* _The problem_:
Repeat, exactly as written, every line from the one holding "with BuildSketch(Plane(origin=stalk_line @" through the one holding "obj.matrix_world = Matrix.Identity(4)". Leave out all other lines.

=-=-=-=-=

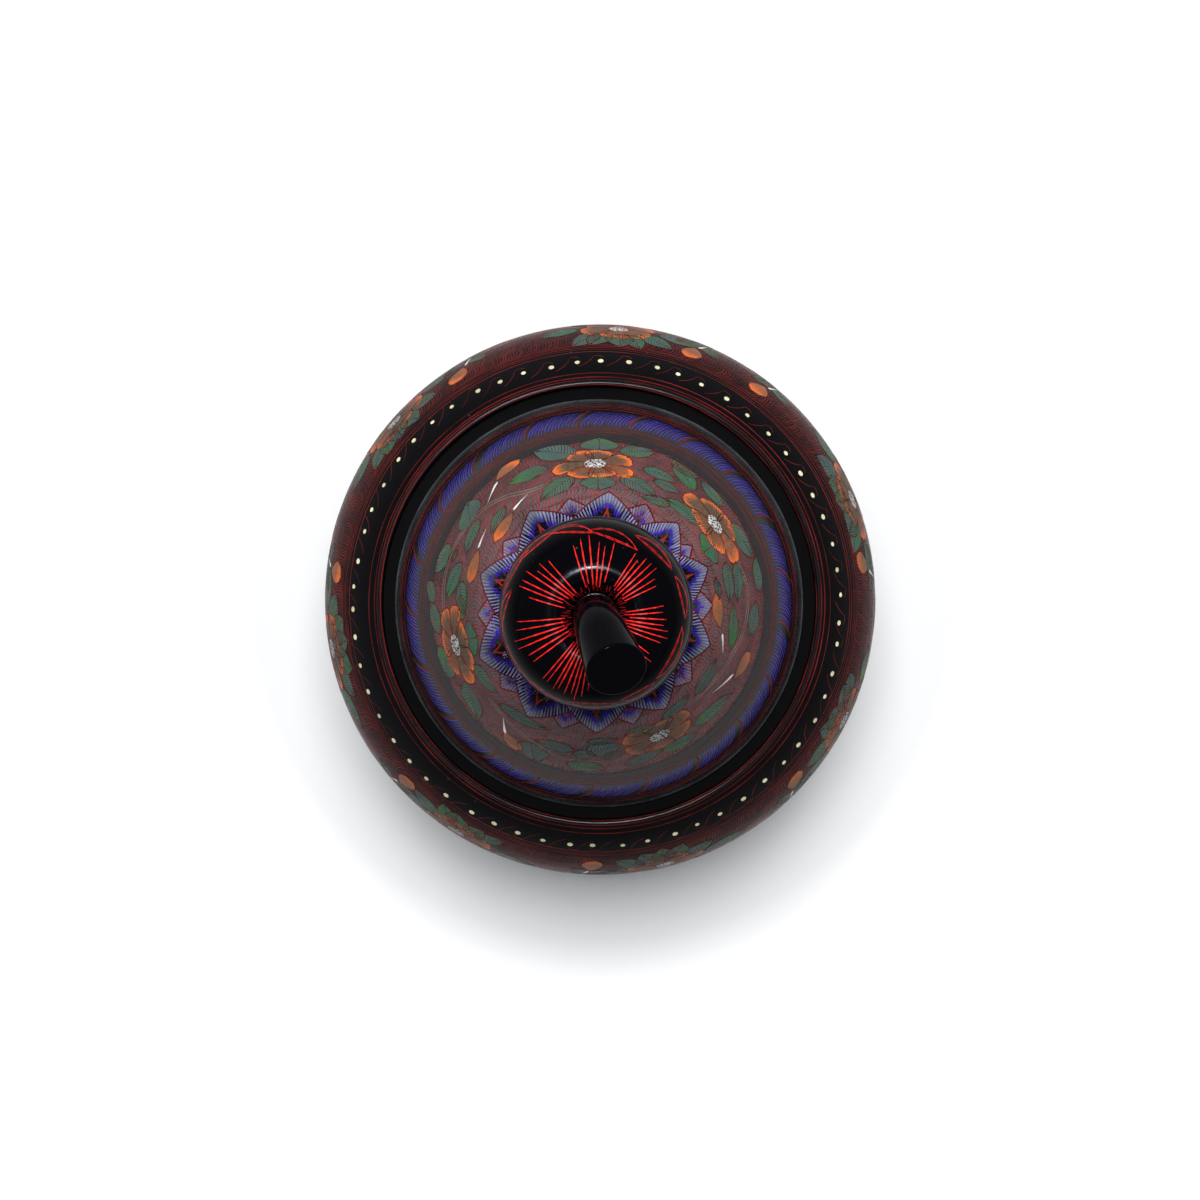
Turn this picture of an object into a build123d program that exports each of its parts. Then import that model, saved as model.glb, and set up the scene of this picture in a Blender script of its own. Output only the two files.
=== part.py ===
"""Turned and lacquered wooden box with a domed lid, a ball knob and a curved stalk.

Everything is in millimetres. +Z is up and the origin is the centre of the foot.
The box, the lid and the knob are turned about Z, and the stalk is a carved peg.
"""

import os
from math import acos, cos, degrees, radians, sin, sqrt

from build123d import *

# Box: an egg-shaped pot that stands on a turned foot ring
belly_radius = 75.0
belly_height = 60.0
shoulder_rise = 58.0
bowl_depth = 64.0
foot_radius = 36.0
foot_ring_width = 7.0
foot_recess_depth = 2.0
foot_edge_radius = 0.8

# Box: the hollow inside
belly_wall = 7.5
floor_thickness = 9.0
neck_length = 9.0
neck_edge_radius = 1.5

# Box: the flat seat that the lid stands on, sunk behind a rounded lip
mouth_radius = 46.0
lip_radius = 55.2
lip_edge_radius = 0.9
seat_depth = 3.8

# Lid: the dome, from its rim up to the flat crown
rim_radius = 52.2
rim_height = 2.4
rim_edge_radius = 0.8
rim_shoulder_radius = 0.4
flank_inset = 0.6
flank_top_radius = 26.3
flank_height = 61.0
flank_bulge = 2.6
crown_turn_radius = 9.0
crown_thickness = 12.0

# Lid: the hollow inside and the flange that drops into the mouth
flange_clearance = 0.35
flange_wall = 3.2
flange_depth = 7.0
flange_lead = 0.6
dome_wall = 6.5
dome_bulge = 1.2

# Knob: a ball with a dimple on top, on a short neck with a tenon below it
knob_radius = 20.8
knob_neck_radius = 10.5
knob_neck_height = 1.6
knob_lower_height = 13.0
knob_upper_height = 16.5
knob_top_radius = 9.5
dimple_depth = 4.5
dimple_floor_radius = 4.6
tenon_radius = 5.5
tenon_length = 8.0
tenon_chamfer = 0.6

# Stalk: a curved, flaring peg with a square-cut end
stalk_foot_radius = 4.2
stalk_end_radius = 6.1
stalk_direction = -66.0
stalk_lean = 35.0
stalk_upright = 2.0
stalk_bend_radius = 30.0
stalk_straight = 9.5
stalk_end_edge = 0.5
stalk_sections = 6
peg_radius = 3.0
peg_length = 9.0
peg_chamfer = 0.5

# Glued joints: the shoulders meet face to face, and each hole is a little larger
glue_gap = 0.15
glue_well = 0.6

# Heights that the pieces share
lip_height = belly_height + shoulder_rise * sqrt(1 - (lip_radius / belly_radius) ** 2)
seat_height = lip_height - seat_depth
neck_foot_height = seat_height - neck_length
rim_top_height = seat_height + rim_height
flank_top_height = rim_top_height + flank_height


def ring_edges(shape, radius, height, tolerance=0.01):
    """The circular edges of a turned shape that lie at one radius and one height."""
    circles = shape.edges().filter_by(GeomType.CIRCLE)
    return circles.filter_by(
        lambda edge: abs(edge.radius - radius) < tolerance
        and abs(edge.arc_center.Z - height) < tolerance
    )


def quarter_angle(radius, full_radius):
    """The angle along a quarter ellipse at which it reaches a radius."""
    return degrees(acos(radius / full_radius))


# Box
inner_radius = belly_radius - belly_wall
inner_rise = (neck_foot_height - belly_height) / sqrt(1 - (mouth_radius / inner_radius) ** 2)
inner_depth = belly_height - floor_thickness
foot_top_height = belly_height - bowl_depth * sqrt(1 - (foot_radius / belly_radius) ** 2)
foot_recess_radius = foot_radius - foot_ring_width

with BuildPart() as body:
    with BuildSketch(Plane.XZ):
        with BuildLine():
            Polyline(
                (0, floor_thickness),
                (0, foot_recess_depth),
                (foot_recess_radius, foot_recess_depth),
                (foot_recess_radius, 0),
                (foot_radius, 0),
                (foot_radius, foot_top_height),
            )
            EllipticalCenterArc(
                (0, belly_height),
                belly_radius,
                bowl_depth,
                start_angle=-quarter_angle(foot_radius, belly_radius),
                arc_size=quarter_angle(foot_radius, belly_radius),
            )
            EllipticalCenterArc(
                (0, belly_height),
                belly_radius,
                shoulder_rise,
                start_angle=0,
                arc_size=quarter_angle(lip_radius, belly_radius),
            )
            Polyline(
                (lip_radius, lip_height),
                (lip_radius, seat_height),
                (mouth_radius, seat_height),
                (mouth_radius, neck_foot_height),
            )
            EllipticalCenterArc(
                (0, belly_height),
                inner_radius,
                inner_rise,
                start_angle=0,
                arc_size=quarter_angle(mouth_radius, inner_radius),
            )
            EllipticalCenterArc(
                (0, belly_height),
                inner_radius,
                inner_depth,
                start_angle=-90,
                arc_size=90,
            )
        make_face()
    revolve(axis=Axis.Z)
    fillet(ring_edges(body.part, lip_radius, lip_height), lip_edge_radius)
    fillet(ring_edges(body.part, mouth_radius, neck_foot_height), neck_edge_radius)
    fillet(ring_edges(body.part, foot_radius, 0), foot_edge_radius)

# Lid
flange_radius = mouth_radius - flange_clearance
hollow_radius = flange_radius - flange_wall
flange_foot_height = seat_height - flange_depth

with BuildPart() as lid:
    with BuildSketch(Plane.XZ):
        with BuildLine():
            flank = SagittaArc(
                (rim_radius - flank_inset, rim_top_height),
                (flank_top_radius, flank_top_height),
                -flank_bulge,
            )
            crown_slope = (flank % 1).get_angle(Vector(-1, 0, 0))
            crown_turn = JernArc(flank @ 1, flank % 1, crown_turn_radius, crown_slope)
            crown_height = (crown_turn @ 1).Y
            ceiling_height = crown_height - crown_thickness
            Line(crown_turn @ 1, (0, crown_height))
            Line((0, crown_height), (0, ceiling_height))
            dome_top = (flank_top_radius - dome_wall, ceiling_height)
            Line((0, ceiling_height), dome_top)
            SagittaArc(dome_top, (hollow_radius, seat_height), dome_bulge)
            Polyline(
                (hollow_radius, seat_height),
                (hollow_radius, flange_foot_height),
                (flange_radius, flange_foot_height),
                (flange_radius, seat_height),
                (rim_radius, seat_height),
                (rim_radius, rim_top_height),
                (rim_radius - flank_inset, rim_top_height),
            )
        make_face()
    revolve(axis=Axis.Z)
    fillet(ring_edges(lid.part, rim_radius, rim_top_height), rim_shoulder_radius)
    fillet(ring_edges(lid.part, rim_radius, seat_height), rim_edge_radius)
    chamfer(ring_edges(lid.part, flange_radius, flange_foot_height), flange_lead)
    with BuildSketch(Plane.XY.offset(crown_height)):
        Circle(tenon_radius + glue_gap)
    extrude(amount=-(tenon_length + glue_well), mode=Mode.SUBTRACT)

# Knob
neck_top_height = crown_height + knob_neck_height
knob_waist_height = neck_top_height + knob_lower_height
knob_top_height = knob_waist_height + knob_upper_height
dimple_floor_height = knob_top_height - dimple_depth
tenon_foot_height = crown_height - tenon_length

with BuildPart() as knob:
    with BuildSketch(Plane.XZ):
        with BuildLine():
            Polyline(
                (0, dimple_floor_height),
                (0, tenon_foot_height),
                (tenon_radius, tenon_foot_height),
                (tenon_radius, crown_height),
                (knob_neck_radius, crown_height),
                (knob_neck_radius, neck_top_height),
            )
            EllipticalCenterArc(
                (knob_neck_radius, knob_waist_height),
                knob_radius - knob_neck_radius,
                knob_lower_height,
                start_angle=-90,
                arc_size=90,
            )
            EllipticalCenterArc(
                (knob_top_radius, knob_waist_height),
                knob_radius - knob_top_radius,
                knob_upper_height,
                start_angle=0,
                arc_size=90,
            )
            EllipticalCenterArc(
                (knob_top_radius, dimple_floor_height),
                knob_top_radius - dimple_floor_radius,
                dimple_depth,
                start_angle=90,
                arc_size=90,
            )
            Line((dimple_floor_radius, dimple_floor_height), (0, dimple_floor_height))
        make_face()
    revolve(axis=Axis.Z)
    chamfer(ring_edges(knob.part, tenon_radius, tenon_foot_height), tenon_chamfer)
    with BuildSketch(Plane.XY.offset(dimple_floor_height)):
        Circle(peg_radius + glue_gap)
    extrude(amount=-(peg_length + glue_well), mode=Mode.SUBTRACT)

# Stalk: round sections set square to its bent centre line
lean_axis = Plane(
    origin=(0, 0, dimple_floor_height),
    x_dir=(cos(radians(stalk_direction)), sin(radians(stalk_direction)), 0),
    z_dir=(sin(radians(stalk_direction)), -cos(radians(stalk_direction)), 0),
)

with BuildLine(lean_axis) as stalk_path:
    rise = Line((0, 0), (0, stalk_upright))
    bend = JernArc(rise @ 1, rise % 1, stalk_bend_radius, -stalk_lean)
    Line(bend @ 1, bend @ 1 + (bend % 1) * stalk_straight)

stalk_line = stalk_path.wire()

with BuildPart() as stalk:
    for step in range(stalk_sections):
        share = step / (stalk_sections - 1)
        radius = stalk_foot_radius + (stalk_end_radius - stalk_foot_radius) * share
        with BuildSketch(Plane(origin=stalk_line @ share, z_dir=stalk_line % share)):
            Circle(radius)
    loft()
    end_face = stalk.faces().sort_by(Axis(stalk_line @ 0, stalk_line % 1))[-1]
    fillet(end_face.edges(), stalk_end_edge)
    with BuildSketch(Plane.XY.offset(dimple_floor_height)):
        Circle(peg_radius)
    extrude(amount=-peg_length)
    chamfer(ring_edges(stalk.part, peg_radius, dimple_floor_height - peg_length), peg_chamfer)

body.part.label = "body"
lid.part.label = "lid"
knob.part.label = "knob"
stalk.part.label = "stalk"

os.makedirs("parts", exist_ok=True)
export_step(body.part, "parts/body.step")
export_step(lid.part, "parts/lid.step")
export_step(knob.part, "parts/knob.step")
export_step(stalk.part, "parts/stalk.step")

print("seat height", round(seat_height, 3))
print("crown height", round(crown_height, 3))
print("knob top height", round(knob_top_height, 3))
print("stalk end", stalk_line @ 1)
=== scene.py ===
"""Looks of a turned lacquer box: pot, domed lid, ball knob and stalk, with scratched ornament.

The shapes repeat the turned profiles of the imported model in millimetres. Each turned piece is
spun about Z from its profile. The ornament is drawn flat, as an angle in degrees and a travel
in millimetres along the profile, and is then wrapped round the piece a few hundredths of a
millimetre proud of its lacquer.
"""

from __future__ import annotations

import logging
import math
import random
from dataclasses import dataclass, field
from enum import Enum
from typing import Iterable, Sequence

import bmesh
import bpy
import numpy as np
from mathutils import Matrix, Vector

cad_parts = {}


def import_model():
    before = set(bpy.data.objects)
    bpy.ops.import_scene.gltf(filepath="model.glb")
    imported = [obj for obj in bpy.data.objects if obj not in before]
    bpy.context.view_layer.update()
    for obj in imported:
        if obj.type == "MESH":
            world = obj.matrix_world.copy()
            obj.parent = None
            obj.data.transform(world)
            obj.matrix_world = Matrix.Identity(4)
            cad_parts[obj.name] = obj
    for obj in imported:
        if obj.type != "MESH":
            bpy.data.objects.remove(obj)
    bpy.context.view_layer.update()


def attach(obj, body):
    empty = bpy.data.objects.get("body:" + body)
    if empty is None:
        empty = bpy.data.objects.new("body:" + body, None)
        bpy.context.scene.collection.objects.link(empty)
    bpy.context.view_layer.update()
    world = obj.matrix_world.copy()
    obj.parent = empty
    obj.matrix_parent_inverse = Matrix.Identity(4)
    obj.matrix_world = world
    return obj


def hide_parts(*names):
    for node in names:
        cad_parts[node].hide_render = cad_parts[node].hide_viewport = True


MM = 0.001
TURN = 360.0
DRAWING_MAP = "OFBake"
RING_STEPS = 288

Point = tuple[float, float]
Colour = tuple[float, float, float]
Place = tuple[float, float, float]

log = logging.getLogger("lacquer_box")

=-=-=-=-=

* _Solution to the problem_:
        with BuildSketch(Plane(origin=stalk_line @ share, z_dir=stalk_line % share)):
            Circle(radius)
    loft()
    end_face = stalk.faces().sort_by(Axis(stalk_line @ 0, stalk_line % 1))[-1]
    fillet(end_face.edges(), stalk_end_edge)
    with BuildSketch(Plane.XY.offset(dimple_floor_height)):
        Circle(peg_radius)
    extrude(amount=-peg_length)
    chamfer(ring_edges(stalk.part, peg_radius, dimple_floor_height - peg_length), peg_chamfer)

body.part.label = "body"
lid.part.label = "lid"
knob.part.label = "knob"
stalk.part.label = "stalk"

os.makedirs("parts", exist_ok=True)
export_step(body.part, "parts/body.step")
export_step(lid.part, "parts/lid.step")
export_step(knob.part, "parts/knob.step")
export_step(stalk.part, "parts/stalk.step")

print("seat height", round(seat_height, 3))
print("crown height", round(crown_height, 3))
print("knob top height", round(knob_top_height, 3))
print("stalk end", stalk_line @ 1)
=== scene.py ===
"""Looks of a turned lacquer box: pot, domed lid, ball knob and stalk, with scratched ornament.

The shapes repeat the turned profiles of the imported model in millimetres. Each turned piece is
spun about Z from its profile. The ornament is drawn flat, as an angle in degrees and a travel
in millimetres along the profile, and is then wrapped round the piece a few hundredths of a
millimetre proud of its lacquer.
"""

from __future__ import annotations

import logging
import math
import random
from dataclasses import dataclass, field
from enum import Enum
from typing import Iterable, Sequence

import bmesh
import bpy
import numpy as np
from mathutils import Matrix, Vector

cad_parts = {}


def import_model():
    before = set(bpy.data.objects)
    bpy.ops.import_scene.gltf(filepath="model.glb")
    imported = [obj for obj in bpy.data.objects if obj not in before]
    bpy.context.view_layer.update()
    for obj in imported:
        if obj.type == "MESH":
            world = obj.matrix_world.copy()
            obj.parent = None
            obj.data.transform(world)
            obj.matrix_world = Matrix.Identity(4)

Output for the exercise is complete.